In an update on its long-running inquiry into the fairness of the domestic energy market, the Competition & Markets Authority said that 95% of consumers on dual-fuel contracts (people who buy their gas and electricity from the same provider) would be better off if they switched tariffs. The savings could be worth more than £200 a year.

What is particularly striking about these figures is that people who are on dual-fuel deals have already switched in the past – if they hadn’t, they would still be getting both types of fuel from different providers. So the findings by the CMA show that even the more savvy consumers are struggling to find the best deals.

Jeremy Cryer, of Gocompare.com, said: “Sadly, in the UK energy market, loyal customers continue to get the poorest deal. If you are on a standard tariff and haven’t switched for a number of years, you will undoubtedly be paying more than you need to.

“The truth is, the price war that has driven the cost of the very cheapest dual-fuel tariffs down dramatically in the last 12 months could be saving hard-up consumers hundreds of pounds, but it has passed many by.”

Ann Robinson, of Uswitch.com, said: “This announcement underlines why the energy market has been referred to the CMA for investigation.

“We are pleased that the CMA is looking at ways to help energy consumers on expensive standard tariffs reduce their bills. These customers have paid over the odds for their energy for far too long now, and it seems they have not benefitted fully from the recent reductions in wholesale costs.

“The number of people switching supplier has hit rock bottom and so the key to the outcome of this investigation will be how to increase levels of consumer engagement in the market. If more of us shopped around, suppliers would have to up their game through lower prices and better customer service to attract and retain customers.”

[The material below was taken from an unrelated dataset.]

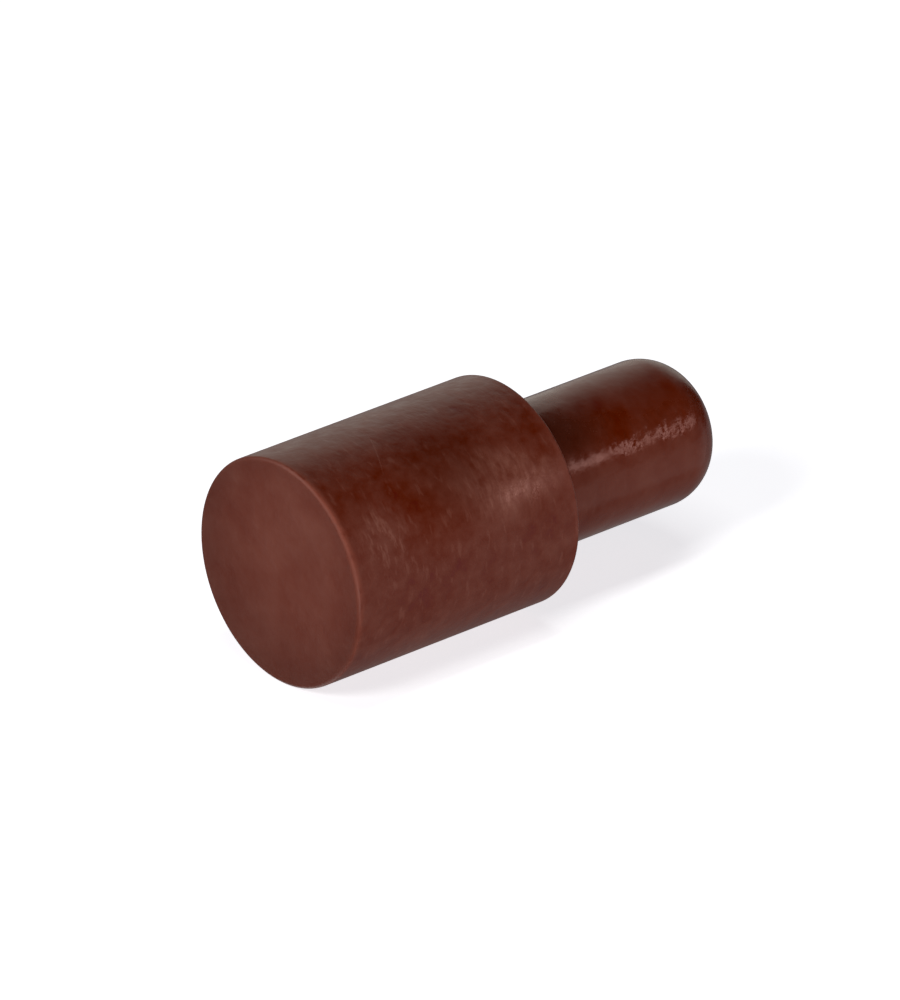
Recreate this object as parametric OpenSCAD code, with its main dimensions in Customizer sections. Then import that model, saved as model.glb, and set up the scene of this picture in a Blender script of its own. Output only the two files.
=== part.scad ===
// Shelf support pin, moulded in one piece. The thin peg pushes into a hole drilled in a cabinet's
// side until the shoulder meets the panel, and the shelf lies on the thick head.
//
// The pin stands on its head: z = 0 is the head's end face, +Z runs along the pin's axis to the
// tip of the peg, and the origin is the centre of the end face. Everything is turned from one half
// section, whose rounds are true arcs.

/* [Head] */
// Diameter of the head, which the shelf lies on
head_d = 7.8; // [7:0.1:12]
// Length of the head, from its end face to its shoulder
head_len = 9.5; // [3:0.1:20]
// Radius that breaks the edge of the head's end face
end_edge_r = 0.12; // [0.05:0.01:0.4]
// Radius that breaks the edge of the head's shoulder
shoulder_edge_r = 0.12; // [0.05:0.01:0.4]

/* [Peg] */
// Diameter of the peg, the drilled hole's own size
peg_d = 5; // [4.4:0.1:6]
// Length of the peg, from the shoulder to its tip
peg_len = 8; // [3:0.1:16]
// Radius that leads the tip of the peg into the hole
tip_r = 1.6; // [0.2:0.1:2.1]

/* [Hidden] */

head_r = head_d / 2;
peg_r = peg_d / 2;
pin_len = head_len + peg_len;

// How far a cut runs past the outline that it trims
overcut = 0.5;
// Sides of a full turn, and of a full circle in the section
turn_sides = 128;
arc_sides = 96;

// What rounding takes off an outer corner at the origin, where the solid lies below and to the left
module corner_waste(radius) {
    translate([-radius, -radius])
        difference() {
            square(radius + overcut);
            circle(r = radius, $fn = arc_sides);
        }
}

// Half section with the pin's axis along Y: the head, the peg on it, and their three outer edges
module half_section() {
    difference() {
        union() {
            square([head_r, head_len]);
            square([peg_r, pin_len]);
        }
        translate([head_r, 0])
            mirror([0, 1, 0])
                corner_waste(end_edge_r);
        translate([head_r, head_len])
            corner_waste(shoulder_edge_r);
        translate([peg_r, pin_len])
            corner_waste(tip_r);
    }
}

// The whole pin: the half section turned about its axis
module pin() {
    color("#5a271d")
        rotate_extrude($fn = turn_sides)
            half_section();
}

pin();
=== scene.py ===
import math

import bmesh
import bpy
from mathutils import Matrix, Vector


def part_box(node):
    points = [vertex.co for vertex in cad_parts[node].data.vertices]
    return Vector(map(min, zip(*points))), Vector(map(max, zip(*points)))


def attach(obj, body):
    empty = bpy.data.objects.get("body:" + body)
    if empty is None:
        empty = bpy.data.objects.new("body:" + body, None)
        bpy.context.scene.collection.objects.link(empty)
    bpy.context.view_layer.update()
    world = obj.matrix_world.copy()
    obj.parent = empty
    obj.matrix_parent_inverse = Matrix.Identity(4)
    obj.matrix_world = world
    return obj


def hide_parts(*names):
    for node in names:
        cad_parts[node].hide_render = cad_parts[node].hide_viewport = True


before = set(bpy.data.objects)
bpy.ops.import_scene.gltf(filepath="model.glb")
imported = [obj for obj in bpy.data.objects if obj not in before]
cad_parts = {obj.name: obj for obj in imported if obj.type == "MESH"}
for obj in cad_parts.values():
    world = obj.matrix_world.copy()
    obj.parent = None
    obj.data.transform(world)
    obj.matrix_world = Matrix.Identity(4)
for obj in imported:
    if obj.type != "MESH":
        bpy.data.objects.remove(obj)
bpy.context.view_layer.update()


# --- The pin ---------------------------------------------------------------------------------
# A shelf support pin, moulded in one shot of brown ABS: a thick head that the shelf lies on, and
# a thin peg that pushes into a drilled hole. The mould was turned, so the pin is one half section
# spun about its axis, with its three outer edges rounded as the cutter left them.
mm = 0.001
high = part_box("pin")[1]
head_r = high.x
pin_len = high.z
head_len = 9.5 * mm
peg_r = 2.5 * mm
edge_r = 0.12 * mm
tip_r = 1.6 * mm
margin = 0.03 * mm  # a narrow band beside each round, which keeps the shading of the flat flat
steps_in_round = {edge_r: 10, tip_r: 32}
steps_in_turn = 256
touching = 0.0005 * mm
sharpest_smooth = math.radians(50)

half_section = [
    (0, 0), (head_r - edge_r - margin, 0),
    (head_r, 0, edge_r),
    (head_r, edge_r + margin), (head_r, head_len - edge_r - margin),
    (head_r, head_len, edge_r),
    (head_r - edge_r - margin, head_len), (peg_r + margin, head_len),
    (peg_r, head_len), (peg_r, head_len + margin), (peg_r, pin_len - tip_r - margin),
    (peg_r, pin_len, tip_r),
    (peg_r - tip_r - margin, pin_len), (0, pin_len),
]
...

Energy regulator Ofgem referred the issue to the CMA last year, and this report is just the latest update from the authority.

Juliet Davenport, chief executive of Good Energy, a small rival to the so-called Big Six providers, said: “We welcome this latest stage of the CMA inquiry. This is an opportunity to transform the energy market so that it works for the benefit of consumers, not just the old suppliers. Better competition means more choice.”